### WRITTEN REQUEST
Examine the entries and show every line in which the word "code" is found.
━━━━━━
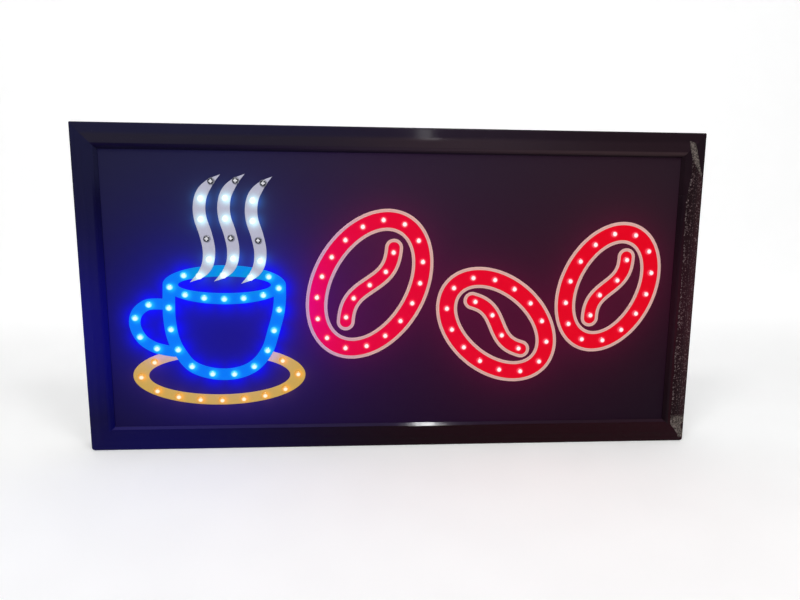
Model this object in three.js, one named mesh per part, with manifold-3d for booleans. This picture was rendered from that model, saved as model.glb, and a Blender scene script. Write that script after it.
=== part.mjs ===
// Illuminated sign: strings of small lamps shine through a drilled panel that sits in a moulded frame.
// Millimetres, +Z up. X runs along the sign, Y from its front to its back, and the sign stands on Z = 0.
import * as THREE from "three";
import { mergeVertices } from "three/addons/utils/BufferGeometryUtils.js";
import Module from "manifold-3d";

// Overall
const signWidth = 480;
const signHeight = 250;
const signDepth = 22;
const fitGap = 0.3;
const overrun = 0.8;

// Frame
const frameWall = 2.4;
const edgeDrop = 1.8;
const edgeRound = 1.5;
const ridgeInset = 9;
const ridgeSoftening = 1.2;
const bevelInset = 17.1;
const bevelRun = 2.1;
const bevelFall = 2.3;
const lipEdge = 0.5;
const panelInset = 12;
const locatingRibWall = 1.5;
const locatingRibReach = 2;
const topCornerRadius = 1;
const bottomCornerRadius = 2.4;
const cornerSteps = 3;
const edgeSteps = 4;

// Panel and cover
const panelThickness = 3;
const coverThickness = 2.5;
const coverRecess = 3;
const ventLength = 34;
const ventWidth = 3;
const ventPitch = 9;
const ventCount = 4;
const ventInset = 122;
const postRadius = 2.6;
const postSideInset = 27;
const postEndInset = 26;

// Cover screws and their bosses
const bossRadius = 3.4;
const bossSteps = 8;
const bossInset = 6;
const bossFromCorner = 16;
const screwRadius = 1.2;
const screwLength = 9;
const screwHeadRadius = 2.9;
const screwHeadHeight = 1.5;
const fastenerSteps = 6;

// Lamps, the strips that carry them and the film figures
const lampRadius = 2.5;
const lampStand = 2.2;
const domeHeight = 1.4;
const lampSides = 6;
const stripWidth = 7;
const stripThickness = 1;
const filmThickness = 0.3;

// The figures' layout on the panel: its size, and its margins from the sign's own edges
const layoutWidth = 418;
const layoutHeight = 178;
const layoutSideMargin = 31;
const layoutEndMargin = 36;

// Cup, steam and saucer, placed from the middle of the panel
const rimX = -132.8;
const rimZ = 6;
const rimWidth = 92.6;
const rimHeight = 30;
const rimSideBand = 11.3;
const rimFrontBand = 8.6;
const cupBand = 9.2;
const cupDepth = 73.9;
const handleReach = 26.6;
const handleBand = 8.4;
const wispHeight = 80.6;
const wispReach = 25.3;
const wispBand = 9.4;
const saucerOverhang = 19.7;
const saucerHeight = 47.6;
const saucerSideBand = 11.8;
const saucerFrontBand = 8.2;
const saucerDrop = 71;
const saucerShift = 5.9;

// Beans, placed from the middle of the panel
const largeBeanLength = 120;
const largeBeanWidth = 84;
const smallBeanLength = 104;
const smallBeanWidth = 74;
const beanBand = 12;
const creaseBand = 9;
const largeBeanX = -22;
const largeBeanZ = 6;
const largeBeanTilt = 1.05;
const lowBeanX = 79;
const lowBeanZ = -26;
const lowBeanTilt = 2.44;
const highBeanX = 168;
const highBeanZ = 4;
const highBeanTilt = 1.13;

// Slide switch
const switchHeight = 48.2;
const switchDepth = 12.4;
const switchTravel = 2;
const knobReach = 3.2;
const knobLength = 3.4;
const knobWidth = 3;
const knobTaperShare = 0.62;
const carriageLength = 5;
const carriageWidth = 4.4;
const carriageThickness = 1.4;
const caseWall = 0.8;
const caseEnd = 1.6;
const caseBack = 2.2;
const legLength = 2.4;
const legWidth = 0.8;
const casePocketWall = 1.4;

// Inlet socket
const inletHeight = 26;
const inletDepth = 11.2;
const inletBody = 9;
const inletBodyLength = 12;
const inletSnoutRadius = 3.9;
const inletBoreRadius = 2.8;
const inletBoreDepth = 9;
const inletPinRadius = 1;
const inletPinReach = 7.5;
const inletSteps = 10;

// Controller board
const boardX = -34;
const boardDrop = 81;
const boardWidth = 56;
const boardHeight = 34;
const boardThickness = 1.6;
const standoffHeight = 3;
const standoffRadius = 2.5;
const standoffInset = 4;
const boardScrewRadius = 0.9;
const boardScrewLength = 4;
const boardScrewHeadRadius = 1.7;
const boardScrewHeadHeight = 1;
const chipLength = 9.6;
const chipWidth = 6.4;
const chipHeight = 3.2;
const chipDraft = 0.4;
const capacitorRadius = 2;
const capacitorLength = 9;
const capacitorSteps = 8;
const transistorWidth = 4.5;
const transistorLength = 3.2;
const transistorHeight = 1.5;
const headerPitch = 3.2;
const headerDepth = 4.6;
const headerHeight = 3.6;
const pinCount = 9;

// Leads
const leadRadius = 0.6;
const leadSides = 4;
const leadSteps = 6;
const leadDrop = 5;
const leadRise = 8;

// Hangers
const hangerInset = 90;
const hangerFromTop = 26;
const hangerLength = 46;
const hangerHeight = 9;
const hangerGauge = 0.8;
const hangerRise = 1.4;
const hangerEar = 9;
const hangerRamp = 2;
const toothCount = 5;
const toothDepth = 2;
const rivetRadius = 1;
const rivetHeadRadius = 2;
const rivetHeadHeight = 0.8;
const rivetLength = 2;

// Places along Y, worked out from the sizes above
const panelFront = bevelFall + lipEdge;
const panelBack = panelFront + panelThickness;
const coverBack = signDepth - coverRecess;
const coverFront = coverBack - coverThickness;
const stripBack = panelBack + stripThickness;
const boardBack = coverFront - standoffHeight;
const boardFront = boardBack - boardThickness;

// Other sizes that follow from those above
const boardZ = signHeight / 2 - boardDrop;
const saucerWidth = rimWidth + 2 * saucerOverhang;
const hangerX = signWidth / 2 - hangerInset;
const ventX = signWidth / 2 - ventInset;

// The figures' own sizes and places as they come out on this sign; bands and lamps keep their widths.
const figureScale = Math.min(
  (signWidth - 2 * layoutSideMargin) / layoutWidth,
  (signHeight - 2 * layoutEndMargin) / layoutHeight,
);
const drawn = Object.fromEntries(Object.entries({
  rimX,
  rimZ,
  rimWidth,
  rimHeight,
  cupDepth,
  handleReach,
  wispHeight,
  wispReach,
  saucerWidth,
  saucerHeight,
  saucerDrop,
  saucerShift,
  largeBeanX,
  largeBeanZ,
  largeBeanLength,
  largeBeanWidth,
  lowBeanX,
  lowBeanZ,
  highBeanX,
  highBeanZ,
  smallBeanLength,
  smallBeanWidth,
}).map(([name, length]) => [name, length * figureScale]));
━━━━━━
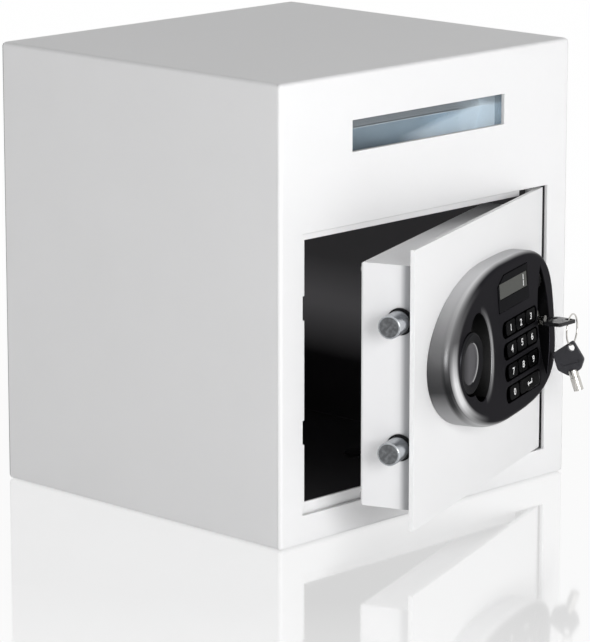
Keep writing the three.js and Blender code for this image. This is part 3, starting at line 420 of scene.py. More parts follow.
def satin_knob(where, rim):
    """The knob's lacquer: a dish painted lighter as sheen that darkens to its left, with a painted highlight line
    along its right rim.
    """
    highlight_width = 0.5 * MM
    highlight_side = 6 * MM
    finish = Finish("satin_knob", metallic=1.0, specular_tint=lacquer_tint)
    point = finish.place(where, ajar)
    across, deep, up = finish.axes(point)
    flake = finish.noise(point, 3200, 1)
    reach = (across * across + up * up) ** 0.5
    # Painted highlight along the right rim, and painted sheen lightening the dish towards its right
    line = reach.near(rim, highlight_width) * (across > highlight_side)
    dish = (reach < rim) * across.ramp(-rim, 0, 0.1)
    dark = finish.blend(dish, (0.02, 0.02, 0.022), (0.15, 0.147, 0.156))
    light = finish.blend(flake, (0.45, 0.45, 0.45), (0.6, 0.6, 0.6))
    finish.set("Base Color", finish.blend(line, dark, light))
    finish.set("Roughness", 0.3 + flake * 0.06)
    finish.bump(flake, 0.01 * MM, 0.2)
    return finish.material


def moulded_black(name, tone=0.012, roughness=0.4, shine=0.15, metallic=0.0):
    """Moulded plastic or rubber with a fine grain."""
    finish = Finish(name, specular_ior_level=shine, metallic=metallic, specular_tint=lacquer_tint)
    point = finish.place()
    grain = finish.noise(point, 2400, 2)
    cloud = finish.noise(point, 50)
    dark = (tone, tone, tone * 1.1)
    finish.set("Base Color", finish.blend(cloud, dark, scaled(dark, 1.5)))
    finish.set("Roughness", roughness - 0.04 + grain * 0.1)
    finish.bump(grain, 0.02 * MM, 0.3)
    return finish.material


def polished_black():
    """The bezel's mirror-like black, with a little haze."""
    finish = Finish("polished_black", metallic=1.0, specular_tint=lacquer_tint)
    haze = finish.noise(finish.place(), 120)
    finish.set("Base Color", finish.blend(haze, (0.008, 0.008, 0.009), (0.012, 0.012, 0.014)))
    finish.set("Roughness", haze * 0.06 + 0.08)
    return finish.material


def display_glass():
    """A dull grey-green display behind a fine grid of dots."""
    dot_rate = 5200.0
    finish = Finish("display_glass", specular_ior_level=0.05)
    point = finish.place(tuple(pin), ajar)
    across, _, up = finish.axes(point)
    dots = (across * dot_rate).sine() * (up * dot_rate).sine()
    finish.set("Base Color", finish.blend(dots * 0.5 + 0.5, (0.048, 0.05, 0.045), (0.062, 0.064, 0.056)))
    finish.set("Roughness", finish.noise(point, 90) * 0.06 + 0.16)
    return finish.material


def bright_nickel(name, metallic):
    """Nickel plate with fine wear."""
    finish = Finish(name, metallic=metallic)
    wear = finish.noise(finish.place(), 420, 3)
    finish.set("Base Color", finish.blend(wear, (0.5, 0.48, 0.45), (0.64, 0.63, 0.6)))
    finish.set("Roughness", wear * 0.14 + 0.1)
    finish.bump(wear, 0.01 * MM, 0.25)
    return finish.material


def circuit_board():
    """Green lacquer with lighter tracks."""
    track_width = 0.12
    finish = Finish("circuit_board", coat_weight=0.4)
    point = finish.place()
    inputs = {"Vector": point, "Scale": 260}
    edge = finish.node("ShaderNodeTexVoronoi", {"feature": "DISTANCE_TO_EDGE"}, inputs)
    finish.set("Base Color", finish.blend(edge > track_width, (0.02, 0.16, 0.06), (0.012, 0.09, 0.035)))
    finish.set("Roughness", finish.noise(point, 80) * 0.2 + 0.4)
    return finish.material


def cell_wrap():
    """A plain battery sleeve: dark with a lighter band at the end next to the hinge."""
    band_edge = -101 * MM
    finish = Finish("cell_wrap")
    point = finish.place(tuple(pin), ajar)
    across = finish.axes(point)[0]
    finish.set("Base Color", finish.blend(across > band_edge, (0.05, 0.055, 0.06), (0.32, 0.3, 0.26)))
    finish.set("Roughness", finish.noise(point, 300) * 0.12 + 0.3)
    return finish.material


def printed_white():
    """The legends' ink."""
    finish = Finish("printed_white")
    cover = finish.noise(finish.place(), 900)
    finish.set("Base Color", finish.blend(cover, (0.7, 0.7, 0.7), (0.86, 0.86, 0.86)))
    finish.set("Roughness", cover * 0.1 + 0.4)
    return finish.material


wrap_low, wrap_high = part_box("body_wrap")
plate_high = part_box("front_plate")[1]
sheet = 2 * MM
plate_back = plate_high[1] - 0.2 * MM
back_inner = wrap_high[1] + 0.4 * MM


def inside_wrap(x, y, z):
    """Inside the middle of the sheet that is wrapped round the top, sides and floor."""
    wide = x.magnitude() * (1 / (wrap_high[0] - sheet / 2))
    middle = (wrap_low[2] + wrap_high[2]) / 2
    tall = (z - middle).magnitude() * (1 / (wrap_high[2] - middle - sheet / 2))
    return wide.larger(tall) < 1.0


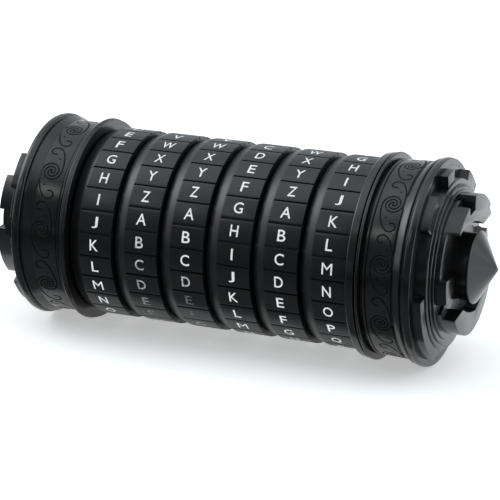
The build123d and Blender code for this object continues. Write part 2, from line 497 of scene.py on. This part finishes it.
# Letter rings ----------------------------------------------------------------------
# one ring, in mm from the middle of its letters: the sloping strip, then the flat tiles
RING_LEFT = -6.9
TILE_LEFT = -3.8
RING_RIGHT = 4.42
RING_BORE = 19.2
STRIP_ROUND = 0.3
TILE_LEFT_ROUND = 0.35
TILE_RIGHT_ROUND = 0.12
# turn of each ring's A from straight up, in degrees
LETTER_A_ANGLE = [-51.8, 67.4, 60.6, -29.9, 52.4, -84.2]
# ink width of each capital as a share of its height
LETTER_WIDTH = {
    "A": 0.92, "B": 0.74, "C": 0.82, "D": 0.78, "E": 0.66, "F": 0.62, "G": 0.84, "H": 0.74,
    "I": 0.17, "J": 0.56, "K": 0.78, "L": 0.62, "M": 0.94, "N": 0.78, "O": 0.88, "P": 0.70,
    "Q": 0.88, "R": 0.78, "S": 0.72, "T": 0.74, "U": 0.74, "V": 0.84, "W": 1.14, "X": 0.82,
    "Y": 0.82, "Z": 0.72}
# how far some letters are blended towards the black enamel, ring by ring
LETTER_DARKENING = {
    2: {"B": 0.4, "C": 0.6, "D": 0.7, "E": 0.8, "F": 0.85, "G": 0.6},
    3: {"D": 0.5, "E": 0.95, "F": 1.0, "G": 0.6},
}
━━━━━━
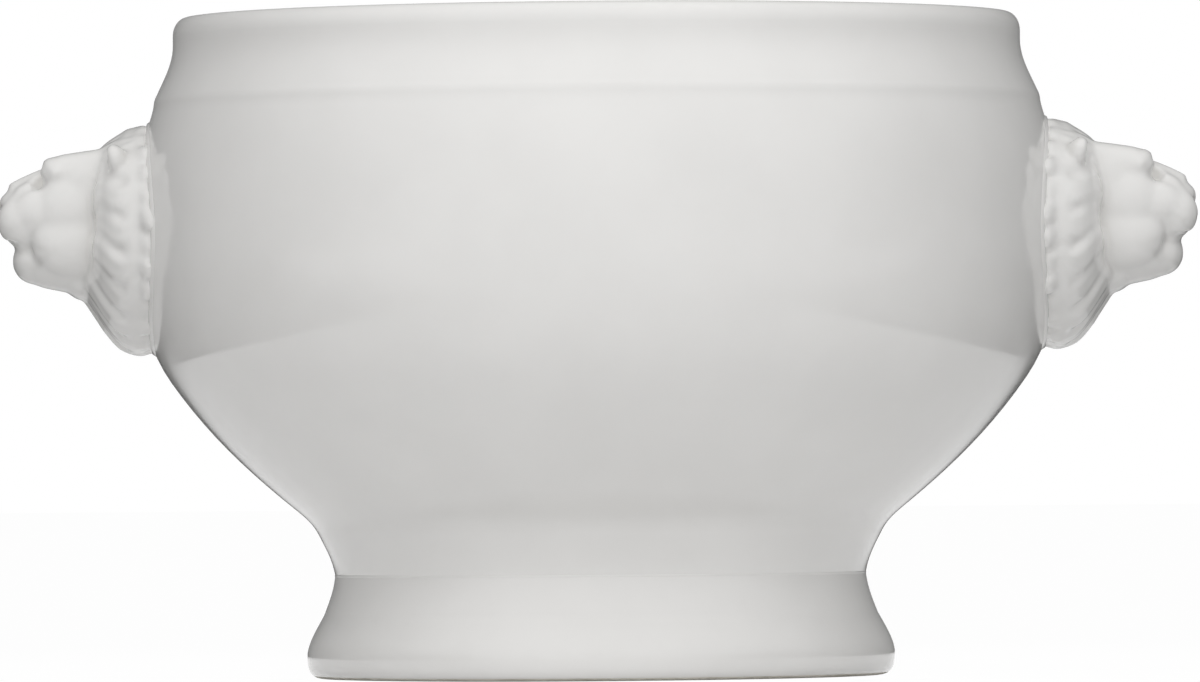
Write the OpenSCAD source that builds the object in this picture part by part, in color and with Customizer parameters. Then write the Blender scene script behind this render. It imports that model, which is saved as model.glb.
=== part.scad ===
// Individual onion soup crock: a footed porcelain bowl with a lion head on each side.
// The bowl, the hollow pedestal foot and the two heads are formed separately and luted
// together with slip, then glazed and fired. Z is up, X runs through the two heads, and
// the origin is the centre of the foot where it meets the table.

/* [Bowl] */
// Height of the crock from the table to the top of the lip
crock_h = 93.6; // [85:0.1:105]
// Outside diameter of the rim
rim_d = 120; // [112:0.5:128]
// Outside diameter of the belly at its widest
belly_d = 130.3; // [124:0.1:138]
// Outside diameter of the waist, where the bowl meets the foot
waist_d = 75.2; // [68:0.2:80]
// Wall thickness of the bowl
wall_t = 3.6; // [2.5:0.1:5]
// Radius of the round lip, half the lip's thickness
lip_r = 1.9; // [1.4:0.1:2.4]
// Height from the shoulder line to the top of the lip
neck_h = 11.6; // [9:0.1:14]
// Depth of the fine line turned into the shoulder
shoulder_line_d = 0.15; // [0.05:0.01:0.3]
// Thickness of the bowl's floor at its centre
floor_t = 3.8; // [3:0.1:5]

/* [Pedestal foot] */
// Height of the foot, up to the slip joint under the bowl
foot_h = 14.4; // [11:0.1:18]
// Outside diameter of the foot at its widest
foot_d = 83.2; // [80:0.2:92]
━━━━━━
### FINISHED EXERCISE
Keep writing the three.js and Blender code for this image. This is part 3, starting at line 420 of scene.py. More parts follow.
The build123d and Blender code for this object continues. Write part 2, from line 497 of scene.py on. This part finishes it.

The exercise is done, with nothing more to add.